By Jack Forehand (@practicalquant) —
Whenever the market declines, the news is filled with information that can lead investors to panic. That is no surprise since doom and gloom sells. Even with the small pullback we have recently had (we can’t even call it a correction since the market hasn’t declined 10%), there has been no shortage of negative headlines and calls for impending doom.
I have previously written about the dangers of letting these headlines play any role in your investment strategy, so I won’t cover that here, but another tool that I am seeing used more and more is the binary market sell indicator.
The binary indicator is very alluring for investors because it offers up exactly what they want. It provides the hope that there is a way to know exactly when to sell to avoid corrections or bear markets and when to get back in after. It is essentially the holy grail of investing.
The problem, of course, is it doesn’t exist.
There are many of these types of indicators you will see in the media during market declines. Some will use valuations. Some will use technical analysis. Some will use investor sentiment. Others will use more indirect things like the slope of the yield curve.
But none of them will offer the one thing many who discuss them seem to promise – the ability to predict the next major market decline in advance.
Below are some of the indicators I have recently seen used as predictors of a coming market decline. In each case, what the indicator actually means can vary substantially from what those who use it would make you believe.
Market Valuations are High
The market is clearly expensive. The median CAPE of all stocks in our database is around 34, right now. That puts in in the 78th percentile historically.
The median Price/Sales shows more substantial overvaluation. It puts the market in the 90th percentile historically.
What both of these have in common, though, is that they tell you nothing about where the market is going in the next year, and very little about where it is going in the next 3-5 years. Valuations can be very good predictors of returns over the next decade, but they are useless for predicting short-term returns. To illustrate that, just think about the bull market of the late 90s and the one we are currently in. In both cases, valuations got very high, and stayed there for a long time. Investors trying to use those valuations to time the market missed substantial gains.
We Just Broke Below the 200 Day Moving Average
Trend following can be a very successful investment strategy for many investors. It produces similar returns to buy and hold over the long-term, but does so with smaller drawdowns and less volatility. The strategy essentially calls for selling stocks when they fall below a specific moving average and buying them back when it moves back above it.
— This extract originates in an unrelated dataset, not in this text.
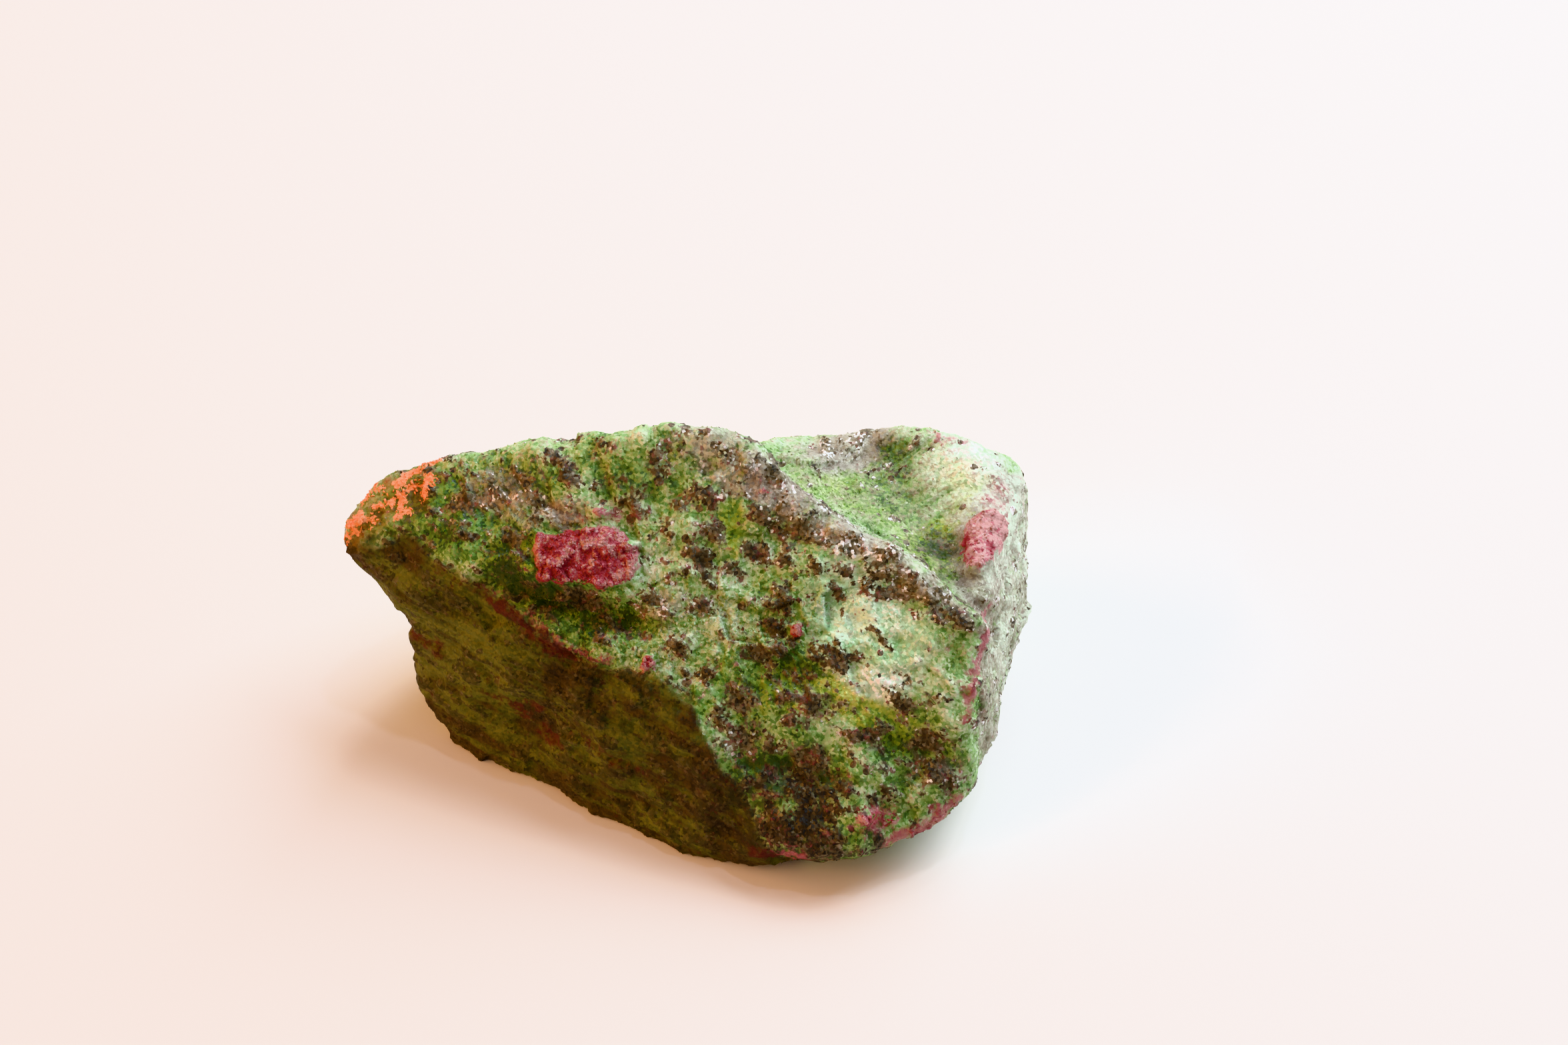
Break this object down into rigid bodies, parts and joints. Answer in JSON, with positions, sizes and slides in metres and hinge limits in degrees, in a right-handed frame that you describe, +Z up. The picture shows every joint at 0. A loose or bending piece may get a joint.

Trends can be very powerful in the market, and this strategy allows investors to stay on the correct side of the trend most of the time.
The most popular moving average used in trend following is the 200 day. As a result, the investing media watches it closely and will widely report when we fall below it. As you can see from the chart below, this occurred for the first time since 2016 in the recent market decline.
To put this in context, though, it is important to understand what this signal means, and what it does not.
The goal of a long-term trend following strategy is to try to avoid major market declines. The price you pay for doing that is a bunch of false signals along the way. In fact, when the S&P 500 breaks below its 200-day moving average, it produces gains more often than it produces losses. The strategy makes up for that fact through huge loss savings in bear markets. So a series of small incorrect signals are offset by a few very large correct ones.
For example, most trend following systems got the 2008 decline right and made it through that bear market with minimal or no losses. Since then, however, essentially every break below the 200-day moving average has been a buying opportunity.
A trend following strategy using an indicator like the 200-day moving average should be looked at as a long-term strategy. Using the indicator outside of the total strategy to try to predict individual market declines is not supported by the data.
Sentiment Has Gotten Too Positive
Sentiment is very similar to valuations. It is true that when it gets too positive, it is a bad long-term sign for the market, but it offers no value in predicting what will happen in the short-term.
Nick Maggiulli of Ritholtz Wealth Management wrote an excellent post on this topic. He looked at investors’ average allocation to equities over time and developed a strategy that moved into bonds when sentiment was too positive (investors had more than 70% of their portfolios in equities) and invested in stocks when sentiment was too negative (investors had less than 50% of their portfolios in equities). He found that strategy outperformed buy and hold by a wide margin. He also found that the portfolio would have been essentially impossible to follow for most investors.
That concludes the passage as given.